Saturday, February 13, 2021

Lord of Light

Lord of Light is a terrific science fiction novel written by Roger Zelazny. It was awarded the 1968 Hugo Award for Best Novel. It is was easy to see why this novel won the Nebula Award in 1968. Why? 

Because shock and awe. 

What can I say? This is one of the best science fiction novels I've read in a while [over 6 months], and if you take a look at my reading list [look here] you can tell that I've read a lot of really great science fiction. Although I've read a lot of the science fiction golden age canon, I must add that there's still a lot of great science fiction writers I haven't read. 

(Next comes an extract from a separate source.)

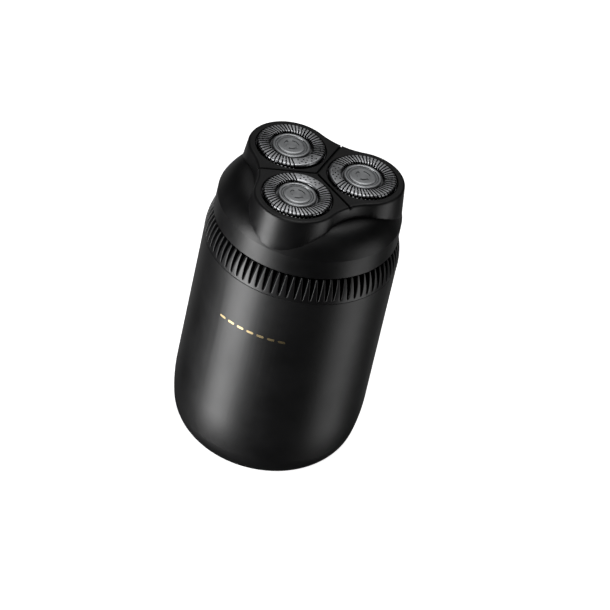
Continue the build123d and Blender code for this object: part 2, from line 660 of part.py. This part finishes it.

Moving on, the idea of gods, Buddhism, Hinduism, was known to me through hippy rock and roll and the flower power generation, even Frank Zappa says in a song, "a book of Indian lore." Keep in mind that I've also read the Bhagavad Gita and a primer on Buddhism entitled What the Buddha Taught, written by a Buddhist monk. But you don't have to know any of that to actually appreciate this book and that's the brilliance of it. However, I will say that known those two other books helps give me somewhat more of an understanding regarding these religious doctrines. Knowing about actual Buddhist parables gave me a much greater appreciation for this book. Having read the Bhagavad Gita, you can clearly see that the Hindu gods and their actions aren't entirely based on imagination. 

I fancy myself as some sort of zen master type. I tap into it quite often as a way to help me get through my day. Seeing our main character, Sam, as a Buddha but without having him actually proclaiming to be a Buddha, or even a god, or even a lesser god, although we still aren't sure what he is, that is something exactly like a real Buddha would do! It's brilliant. Why? Because its simple, it works, and it stays true to how we perceive gods and or prophet-god. The idea of Sam taking over all the godly order, there's a Luciferian catch to it, but the way the book is written, he's nothing like the Bible's Lucifer, nor even Milton's Lucifer, who is a lot more endearing in a sense than the Biblical version. Although the story is all over the place and the fight scenes are mostly just cinematic metaphors with thunder and lightning, the story makes sense until almost the complete end around the 230 page mark, where things go all over the place. But that's okay. I'll forgive Zelazny because it's fun. 

Zelazny is a stylist. Here the book turns out amazing not because the idea is great, unique, or original, rather it is because it is written in Zelazny's true voice, or original style as I will call it here, and because the writing is simply put, shock and awe. The idea of a science fiction novel in 1968 that's inspired by Hindu and Buddhist ideas from the East was probably a novel idea at the time, but it isn't so original these days. If this book was written in the modern era it would have a completely different effect on the audience, the reader. Because ideas were still new back then, and because it is precisely because its original that it doesn't matter if a lot of it doesn't make sense. Why? Because the way its written, the style, it just works.

A lot of the fight scenes between the gods make no sense. But it doesn't have to. Such is the nature of the gods. Long live the Lord of Light.